Restate all of the data exactly.
┌─ DATA EXCERPT
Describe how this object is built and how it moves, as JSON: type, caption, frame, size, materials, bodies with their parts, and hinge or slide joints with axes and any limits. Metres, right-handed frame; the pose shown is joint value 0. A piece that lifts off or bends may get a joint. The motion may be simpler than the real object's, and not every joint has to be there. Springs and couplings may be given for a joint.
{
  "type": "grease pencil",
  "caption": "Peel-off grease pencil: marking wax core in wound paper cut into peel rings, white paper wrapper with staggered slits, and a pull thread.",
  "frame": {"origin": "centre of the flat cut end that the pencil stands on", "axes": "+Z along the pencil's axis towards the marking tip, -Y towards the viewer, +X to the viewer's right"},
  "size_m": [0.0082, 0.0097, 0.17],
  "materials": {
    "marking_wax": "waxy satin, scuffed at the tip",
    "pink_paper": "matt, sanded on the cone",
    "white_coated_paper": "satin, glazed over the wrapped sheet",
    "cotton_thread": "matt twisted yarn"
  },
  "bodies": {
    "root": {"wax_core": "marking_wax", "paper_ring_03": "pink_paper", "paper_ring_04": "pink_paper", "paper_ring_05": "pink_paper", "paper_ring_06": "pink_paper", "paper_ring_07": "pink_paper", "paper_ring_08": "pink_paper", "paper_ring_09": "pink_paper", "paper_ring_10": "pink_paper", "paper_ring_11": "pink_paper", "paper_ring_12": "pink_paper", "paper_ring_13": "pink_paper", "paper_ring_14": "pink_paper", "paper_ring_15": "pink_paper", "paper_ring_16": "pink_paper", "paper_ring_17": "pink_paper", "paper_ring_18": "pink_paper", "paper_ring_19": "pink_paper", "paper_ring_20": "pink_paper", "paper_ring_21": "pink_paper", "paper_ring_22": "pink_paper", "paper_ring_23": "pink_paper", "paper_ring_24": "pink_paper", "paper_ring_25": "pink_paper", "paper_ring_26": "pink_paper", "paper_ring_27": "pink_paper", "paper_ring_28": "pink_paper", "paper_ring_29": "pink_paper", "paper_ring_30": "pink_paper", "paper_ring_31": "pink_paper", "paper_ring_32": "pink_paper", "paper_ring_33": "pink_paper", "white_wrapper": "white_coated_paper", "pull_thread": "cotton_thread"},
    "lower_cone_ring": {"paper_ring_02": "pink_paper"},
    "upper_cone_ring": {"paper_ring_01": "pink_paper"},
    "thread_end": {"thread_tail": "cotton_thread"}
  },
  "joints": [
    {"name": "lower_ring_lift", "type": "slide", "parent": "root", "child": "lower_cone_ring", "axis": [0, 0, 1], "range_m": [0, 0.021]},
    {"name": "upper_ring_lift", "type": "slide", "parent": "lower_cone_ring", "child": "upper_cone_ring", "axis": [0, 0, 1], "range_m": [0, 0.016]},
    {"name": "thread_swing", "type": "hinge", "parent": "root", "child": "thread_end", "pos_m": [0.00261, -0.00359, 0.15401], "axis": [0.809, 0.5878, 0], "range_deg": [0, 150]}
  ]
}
└─
RESPONSE TO THIS TASK:
Describe how this object is built and how it moves, as JSON: type, caption, frame, size, materials, bodies with their parts, and hinge or slide joints with axes and any limits. Metres, right-handed frame; the pose shown is joint value 0. A piece that lifts off or bends may get a joint. The motion may be simpler than the real object's, and not every joint has to be there. Springs and couplings may be given for a joint.
{
  "type": "grease pencil",
  "caption": "Peel-off grease pencil: marking wax core in wound paper cut into peel rings, white paper wrapper with staggered slits, and a pull thread.",
  "frame": {"origin": "centre of the flat cut end that the pencil stands on", "axes": "+Z along the pencil's axis towards the marking tip, -Y towards the viewer, +X to the viewer's right"},
  "size_m": [0.0082, 0.0097, 0.17],
  "materials": {
    "marking_wax": "waxy satin, scuffed at the tip",
    "pink_paper": "matt, sanded on the cone",
    "white_coated_paper": "satin, glazed over the wrapped sheet",
    "cotton_thread": "matt twisted yarn"
  },
  "bodies": {
    "root": {"wax_core": "marking_wax", "paper_ring_03": "pink_paper", "paper_ring_04": "pink_paper", "paper_ring_05": "pink_paper", "paper_ring_06": "pink_paper", "paper_ring_07": "pink_paper", "paper_ring_08": "pink_paper", "paper_ring_09": "pink_paper", "paper_ring_10": "pink_paper", "paper_ring_11": "pink_paper", "paper_ring_12": "pink_paper", "paper_ring_13": "pink_paper", "paper_ring_14": "pink_paper", "paper_ring_15": "pink_paper", "paper_ring_16": "pink_paper", "paper_ring_17": "pink_paper", "paper_ring_18": "pink_paper", "paper_ring_19": "pink_paper", "paper_ring_20": "pink_paper", "paper_ring_21": "pink_paper", "paper_ring_22": "pink_paper", "paper_ring_23": "pink_paper", "paper_ring_24": "pink_paper", "paper_ring_25": "pink_paper", "paper_ring_26": "pink_paper", "paper_ring_27": "pink_paper", "paper_ring_28": "pink_paper", "paper_ring_29": "pink_paper", "paper_ring_30": "pink_paper", "paper_ring_31": "pink_paper", "paper_ring_32": "pink_paper", "paper_ring_33": "pink_paper", "white_wrapper": "white_coated_paper", "pull_thread": "cotton_thread"},
    "lower_cone_ring": {"paper_ring_02": "pink_paper"},
    "upper_cone_ring": {"paper_ring_01": "pink_paper"},
    "thread_end": {"thread_tail": "cotton_thread"}
  },
  "joints": [
    {"name": "lower_ring_lift", "type": "slide", "parent": "root", "child": "lower_cone_ring", "axis": [0, 0, 1], "range_m": [0, 0.021]},
    {"name": "upper_ring_lift", "type": "slide", "parent": "lower_cone_ring", "child": "upper_cone_ring", "axis": [0, 0, 1], "range_m": [0, 0.016]},
    {"name": "thread_swing", "type": "hinge", "parent": "root", "child": "thread_end", "pos_m": [0.00261, -0.00359, 0.15401], "axis": [0.809, 0.5878, 0], "range_deg": [0, 150]}
  ]
}